> Prompt
Reproduce the first line and every line after it, exactly, through the one containing "self.rub = self._rub()". Leave out the rest.

--- START Recorded information ---

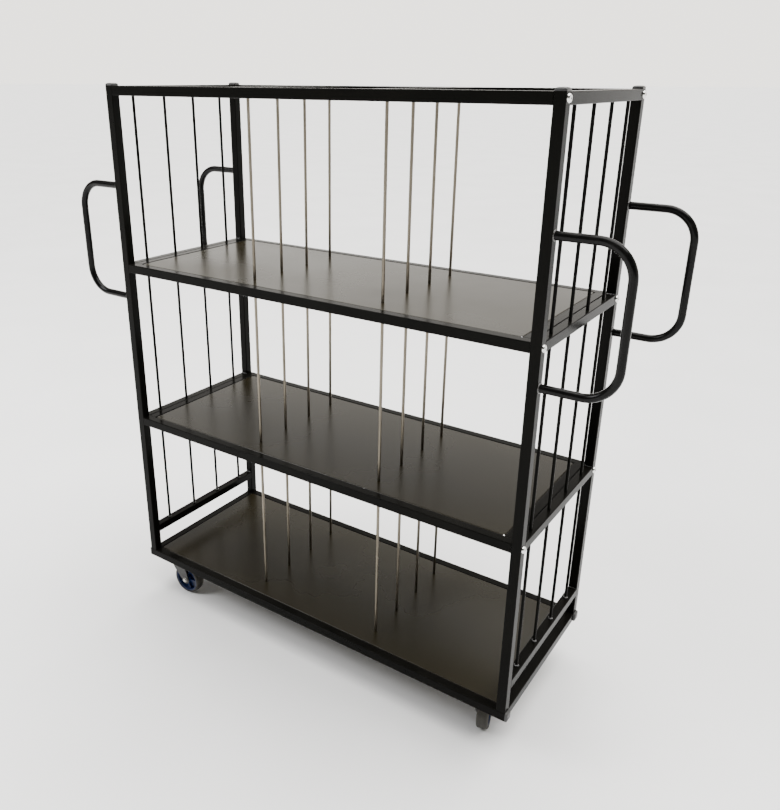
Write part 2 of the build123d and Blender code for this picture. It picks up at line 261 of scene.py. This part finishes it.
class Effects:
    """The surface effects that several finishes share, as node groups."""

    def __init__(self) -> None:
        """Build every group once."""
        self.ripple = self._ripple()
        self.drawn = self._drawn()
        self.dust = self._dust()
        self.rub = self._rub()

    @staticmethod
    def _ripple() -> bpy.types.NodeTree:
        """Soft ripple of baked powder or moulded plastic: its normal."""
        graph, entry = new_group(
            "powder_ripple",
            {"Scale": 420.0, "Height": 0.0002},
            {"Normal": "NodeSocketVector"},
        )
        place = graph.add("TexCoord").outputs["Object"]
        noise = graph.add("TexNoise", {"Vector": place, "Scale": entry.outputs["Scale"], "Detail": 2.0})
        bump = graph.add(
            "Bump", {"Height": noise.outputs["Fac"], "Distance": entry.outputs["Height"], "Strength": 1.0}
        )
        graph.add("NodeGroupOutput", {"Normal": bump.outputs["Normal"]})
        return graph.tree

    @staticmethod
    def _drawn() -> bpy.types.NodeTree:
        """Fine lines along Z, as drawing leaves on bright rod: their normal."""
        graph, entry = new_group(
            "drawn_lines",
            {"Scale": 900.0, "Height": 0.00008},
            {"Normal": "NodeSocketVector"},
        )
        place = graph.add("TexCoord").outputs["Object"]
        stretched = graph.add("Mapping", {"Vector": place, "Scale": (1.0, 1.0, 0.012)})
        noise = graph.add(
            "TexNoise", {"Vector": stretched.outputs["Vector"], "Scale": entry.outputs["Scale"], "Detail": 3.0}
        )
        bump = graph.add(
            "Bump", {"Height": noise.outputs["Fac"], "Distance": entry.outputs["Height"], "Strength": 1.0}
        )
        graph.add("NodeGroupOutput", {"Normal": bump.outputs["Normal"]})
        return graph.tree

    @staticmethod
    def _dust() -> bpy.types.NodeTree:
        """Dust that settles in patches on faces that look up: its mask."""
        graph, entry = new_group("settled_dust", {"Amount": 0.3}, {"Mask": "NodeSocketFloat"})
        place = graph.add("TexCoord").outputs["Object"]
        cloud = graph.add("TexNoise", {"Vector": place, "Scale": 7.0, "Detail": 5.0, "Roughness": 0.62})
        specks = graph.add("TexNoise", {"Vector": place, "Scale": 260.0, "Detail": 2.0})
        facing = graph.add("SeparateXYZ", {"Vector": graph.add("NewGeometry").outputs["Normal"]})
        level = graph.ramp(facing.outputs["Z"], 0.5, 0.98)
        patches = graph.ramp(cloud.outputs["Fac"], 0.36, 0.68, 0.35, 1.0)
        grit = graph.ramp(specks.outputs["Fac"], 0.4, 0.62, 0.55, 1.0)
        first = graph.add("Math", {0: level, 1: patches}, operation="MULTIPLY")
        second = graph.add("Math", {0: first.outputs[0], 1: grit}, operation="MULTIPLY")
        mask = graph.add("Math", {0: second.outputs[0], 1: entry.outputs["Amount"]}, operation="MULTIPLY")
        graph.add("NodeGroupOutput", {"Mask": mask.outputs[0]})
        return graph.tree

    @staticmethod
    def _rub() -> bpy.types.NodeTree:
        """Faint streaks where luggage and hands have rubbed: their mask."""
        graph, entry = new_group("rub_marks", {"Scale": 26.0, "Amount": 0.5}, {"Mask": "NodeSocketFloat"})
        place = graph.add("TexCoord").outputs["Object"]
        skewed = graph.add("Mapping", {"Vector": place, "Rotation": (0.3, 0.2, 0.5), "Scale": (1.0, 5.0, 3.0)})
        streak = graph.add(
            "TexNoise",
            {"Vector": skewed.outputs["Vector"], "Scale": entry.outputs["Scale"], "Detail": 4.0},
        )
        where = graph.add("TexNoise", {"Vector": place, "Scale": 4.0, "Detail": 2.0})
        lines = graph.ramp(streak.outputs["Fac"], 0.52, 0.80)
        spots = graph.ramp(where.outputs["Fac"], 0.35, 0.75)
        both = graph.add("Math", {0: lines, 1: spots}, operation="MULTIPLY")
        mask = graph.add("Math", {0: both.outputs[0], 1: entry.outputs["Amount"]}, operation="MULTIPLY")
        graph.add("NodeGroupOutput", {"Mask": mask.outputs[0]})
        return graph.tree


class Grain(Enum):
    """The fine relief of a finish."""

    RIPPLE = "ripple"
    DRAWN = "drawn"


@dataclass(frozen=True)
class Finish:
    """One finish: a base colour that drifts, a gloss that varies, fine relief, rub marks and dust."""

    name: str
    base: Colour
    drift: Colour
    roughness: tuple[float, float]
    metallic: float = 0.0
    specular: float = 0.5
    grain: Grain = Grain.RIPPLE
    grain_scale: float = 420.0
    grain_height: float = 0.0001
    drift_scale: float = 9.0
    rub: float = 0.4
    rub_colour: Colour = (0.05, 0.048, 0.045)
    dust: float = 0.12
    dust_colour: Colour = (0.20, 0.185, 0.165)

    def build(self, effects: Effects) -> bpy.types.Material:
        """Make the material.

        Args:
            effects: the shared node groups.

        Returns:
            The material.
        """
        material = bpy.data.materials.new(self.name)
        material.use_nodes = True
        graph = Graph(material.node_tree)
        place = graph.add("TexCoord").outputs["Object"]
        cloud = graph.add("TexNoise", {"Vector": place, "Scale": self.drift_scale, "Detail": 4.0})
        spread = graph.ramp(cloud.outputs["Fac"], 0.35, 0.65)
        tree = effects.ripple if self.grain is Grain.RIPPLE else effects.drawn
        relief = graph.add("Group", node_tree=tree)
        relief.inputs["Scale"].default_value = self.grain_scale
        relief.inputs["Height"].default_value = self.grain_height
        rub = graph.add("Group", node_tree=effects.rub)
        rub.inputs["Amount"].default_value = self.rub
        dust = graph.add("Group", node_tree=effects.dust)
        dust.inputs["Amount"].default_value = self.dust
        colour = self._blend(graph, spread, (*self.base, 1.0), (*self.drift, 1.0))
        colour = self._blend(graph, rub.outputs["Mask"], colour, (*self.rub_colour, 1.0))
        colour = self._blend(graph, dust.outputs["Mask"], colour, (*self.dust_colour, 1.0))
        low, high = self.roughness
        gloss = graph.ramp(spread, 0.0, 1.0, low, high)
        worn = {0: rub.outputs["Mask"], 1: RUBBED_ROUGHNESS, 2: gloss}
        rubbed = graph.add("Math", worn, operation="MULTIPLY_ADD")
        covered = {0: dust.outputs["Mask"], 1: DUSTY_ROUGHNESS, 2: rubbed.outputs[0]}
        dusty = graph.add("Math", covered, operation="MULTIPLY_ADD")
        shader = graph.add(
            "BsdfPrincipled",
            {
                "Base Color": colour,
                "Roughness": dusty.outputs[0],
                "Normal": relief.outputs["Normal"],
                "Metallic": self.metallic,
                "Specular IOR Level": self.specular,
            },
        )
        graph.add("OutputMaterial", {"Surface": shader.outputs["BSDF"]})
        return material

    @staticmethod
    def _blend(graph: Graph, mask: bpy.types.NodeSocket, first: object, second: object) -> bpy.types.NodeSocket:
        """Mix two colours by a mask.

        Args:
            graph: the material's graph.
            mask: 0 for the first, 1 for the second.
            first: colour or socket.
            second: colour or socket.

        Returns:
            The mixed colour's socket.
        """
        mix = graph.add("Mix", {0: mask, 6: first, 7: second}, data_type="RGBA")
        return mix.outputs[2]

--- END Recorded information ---

> Answer to the task
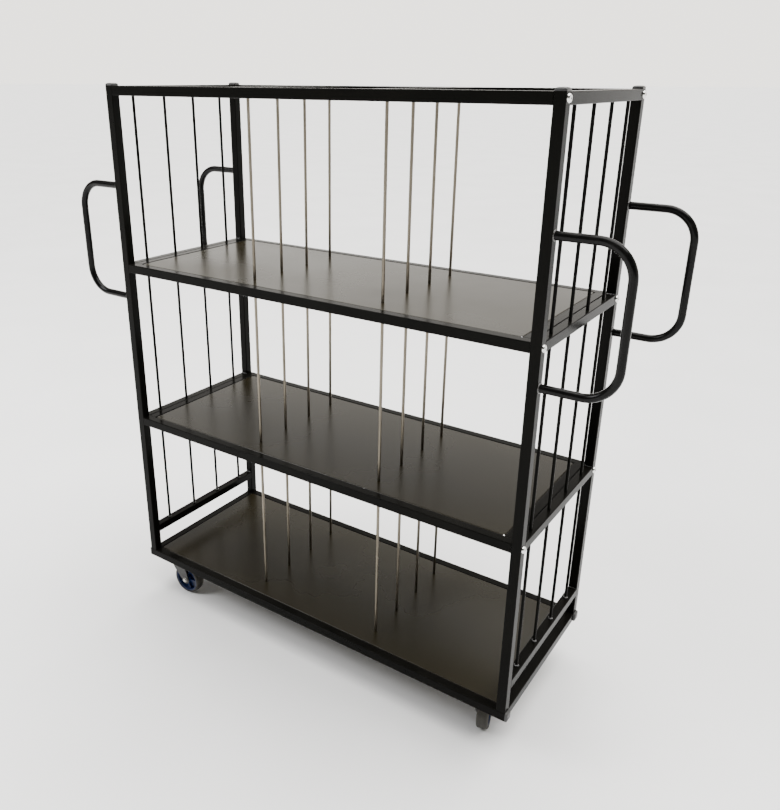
Write part 2 of the build123d and Blender code for this picture. It picks up at line 261 of scene.py. This part finishes it.
class Effects:
    """The surface effects that several finishes share, as node groups."""

    def __init__(self) -> None:
        """Build every group once."""
        self.ripple = self._ripple()
        self.drawn = self._drawn()
        self.dust = self._dust()
        self.rub = self._rub()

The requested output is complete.